Se esse sempre foi um componente da escolas de samba, de corpo e alma negras, neste ano chama atenção uma maioria de enredos baseados em mitologia, religião e heróis negros, além daqueles que saúdam os orixás em batuques e letras. Se é comemoração, resgate ou afirmação da religiosidade africana, como branca e paulista, não tenho condições de dizer.
Mas arrancar palmas na avenida significa muito no Brasil de hoje, em que terreiros de candomblé (e casas de reza indígenas) são destruídos pela violência intolerante – e racista – de gente que se diz cristã.
Vejo nessa escolha quase unânime das escolas de samba mais famosas do mundo a celebração da ancestralidade negra no povo e na cultura brasileira. Talvez mais um alerta para a discussão equivocada de “identitarismo”; como se valorizar a contribuição decisiva da cultura negra e reconhecer – e combater – o racismo estrutural como passivo tricentenário dos brancos não fosse imprescindível para a democracia e igualdade de direitos em um país com a história que tem o Brasil.
Também não vejo contradição em torcer por esse Oscar, em pleno Carnaval, consagrando Ainda estou aqui, a obra que trouxe a ditadura para a ordem do dia. Sim, trata-se de uma família abastada e branca duramente atingida pelo aparelho repressivo gestado no golpe de Estado de 1964. Rubens Paiva era um engenheiro e deputado com privilégios de classe e cor, que foi cassado, exilado e, por fim, torturado e assassinado por ajudar amigos perseguidos ou no exílio.

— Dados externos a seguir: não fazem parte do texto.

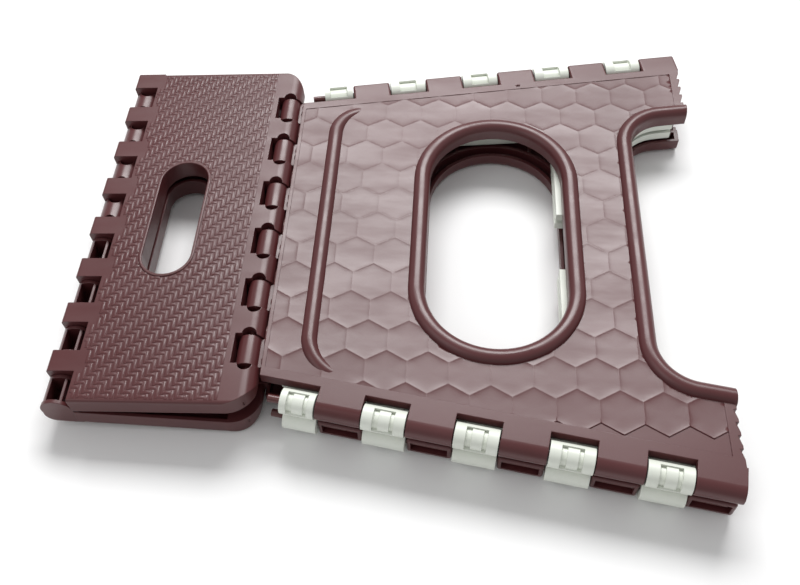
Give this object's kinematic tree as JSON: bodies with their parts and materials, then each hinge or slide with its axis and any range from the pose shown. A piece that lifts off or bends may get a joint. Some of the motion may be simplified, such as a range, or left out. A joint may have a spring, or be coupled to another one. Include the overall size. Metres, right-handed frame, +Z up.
{
  "type": "folding step stool",
  "caption": "Plastic folding step stool stored flat: two-part seat, two leg panels and folding end panels hinged together, with a hand slot.",
  "frame": {"origin": "centre of the folded stool's footprint, on the surface it lies on", "axes": "+X from the centre hinge of the seat to the feet, +Y along the hinges, +Z up, the folded thickness"},
  "size_m": [0.4261, 0.3746, 0.042],
  "materials": {
    "brown_plastic": "satin moulded polypropylene",
    "cream_plastic": "satin moulded polypropylene",
    "pin_plastic": "moulded plastic rod"
  },
  "bodies": {
    "leg_lower": {"leg_panel_lower": "brown_plastic", "leg_hinge_pin_lower": "pin_plastic", "corner_pin_lower_front": "pin_plastic", "corner_pin_lower_rear": "pin_plastic"},
    "seat_lower": {"seat_half_lower": "brown_plastic"},
    "seat_upper": {"seat_half_upper": "brown_plastic"},
    "leg_upper": {"leg_panel_upper": "brown_plastic", "leg_hinge_pin_upper": "pin_plastic", "corner_pin_upper_front": "pin_plastic", "corner_pin_upper_rear": "pin_plastic"},
    "end_upper_rear": {"end_panel_upper_rear": "cream_plastic", "fold_pin_rear_seat_side": "pin_plastic", "fold_pin_rear_foot_side": "pin_plastic"},
    "end_upper_front": {"end_panel_upper_front": "cream_plastic"},
    "end_lower_front": {"end_panel_lower_front": "cream_plastic", "fold_pin_front_seat_side": "pin_plastic", "fold_pin_front_foot_side": "pin_plastic"},
    "end_lower_rear": {"end_panel_lower_rear": "cream_plastic"}
  },
  "joints": [
    {"name": "seat_leg_lower", "type": "hinge", "parent": "leg_lower", "child": "seat_lower", "pos_m": [-0.0858, 0, 0.01], "axis": [0, 1, 0], "range_deg": [0, 76.57]},
    {"name": "centre_hinge", "type": "hinge", "parent": "seat_lower", "child": "seat_upper", "pos_m": [-0.2028, 0, 0.021], "axis": [0, -1, 0], "range_deg": [0, 174]},
    {"name": "seat_leg_upper", "type": "hinge", "parent": "seat_upper", "child": "leg_upper", "pos_m": [-0.0858, 0, 0.032], "axis": [0, 1, 0], "range_deg": [0, 76.57]},
    {"name": "corner_upper_rear", "type": "hinge", "parent": "leg_upper", "child": "end_upper_rear", "pos_m": [-0.07759, 0.13005, 0.0305], "axis": [0.9854, 0.1702, 0], "range_deg": [0, 83.71]},
    {"name": "corner_upper_front", "type": "hinge", "parent": "leg_upper", "child": "end_upper_front", "pos_m": [-0.07759, -0.13005, 0.0305], "axis": [-0.9854, 0.1702, 0], "range_deg": [0, 83.71]},
    {"name": "corner_lower_front", "type": "hinge", "parent": "leg_lower", "child": "end_lower_front", "pos_m": [-0.07759, -0.13005, 0.0115], "axis": [0.9854, -0.1702, 0], "range_deg": [0, 83.71]},
    {"name": "corner_lower_rear", "type": "hinge", "parent": "leg_lower", "child": "end_lower_rear", "pos_m": [-0.07759, 0.13005, 0.0115], "axis": [-0.9854, -0.1702, 0], "range_deg": [0, 83.71]}
  ],
  "couplings": [
    {"joint": "seat_leg_lower", "follows": "centre_hinge", "ratio": 0.44006},
    {"joint": "seat_leg_upper", "follows": "centre_hinge", "ratio": 0.44006},
    {"joint": "corner_upper_rear", "follows": "centre_hinge", "ratio": 0.48109},
    {"joint": "corner_upper_front", "follows": "centre_hinge", "ratio": 0.48109},
    {"joint": "corner_lower_front", "follows": "centre_hinge", "ratio": 0.48109},
    {"joint": "corner_lower_rear", "follows": "centre_hinge", "ratio": 0.48109}
  ]
}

O que demonstra que ninguém estava a salvo daquilo que depois o general Golbery chamaria de “monstro” – o aparelho, criado por militares e civis (com financiamento e empresários e até apoio material de jornais), de espionagem, perseguição, prisões ilegais, tortura, assassinato e desaparecimento dos corpos daqueles que resistiam.
Por isso, acredito eu, que o filme de Walter Salles sobre os Paiva traz tanta empatia. Poderia acontecer com qualquer família – e aconteceu com várias, muitas dessas histórias estão disponíveis para quem se interessar em conhecer.
Em uma ditadura, o privilégio de decidir quem morre e quem vive está com eles – não há instituições, Justiça, nem normalidade de qualquer espécie. Isso fica claro também na trama golpista liderada por Jair Bolsonaro com os generais palacianos. Como todos sabem, havia um plano para assassinar um ministro do Supremo Tribunal Federal, um presidente e um vice-presidente eleitos. Sem limites éticos ou legais.
Vejo como feliz coincidência – será o espírito do Tempo? – este Carnaval de reconhecimentos históricos e culturais quando celebramos a força das instituições democráticas, capazes de desnudar, julgar e punir golpistas pela primeira vez em nossa trajetória de país injusto, dominado pelas elites políticas, econômicas e, por que não dizer, pelos homens brancos. Mais do que motivo pra gente sambar com vontade neste Carnaval.
Se a cerveja está cara e vai esquentar rápido nesse calor de fim de mundo, os bloquinhos vão estar cheios de irreverência e humor, os desfiles, cobertos de majestade e excelência, e a democracia brasileira, revigorada, tentando acertar o ritmo com a ajuda dos orixás.
Muito axé e água fresca para todo mundo!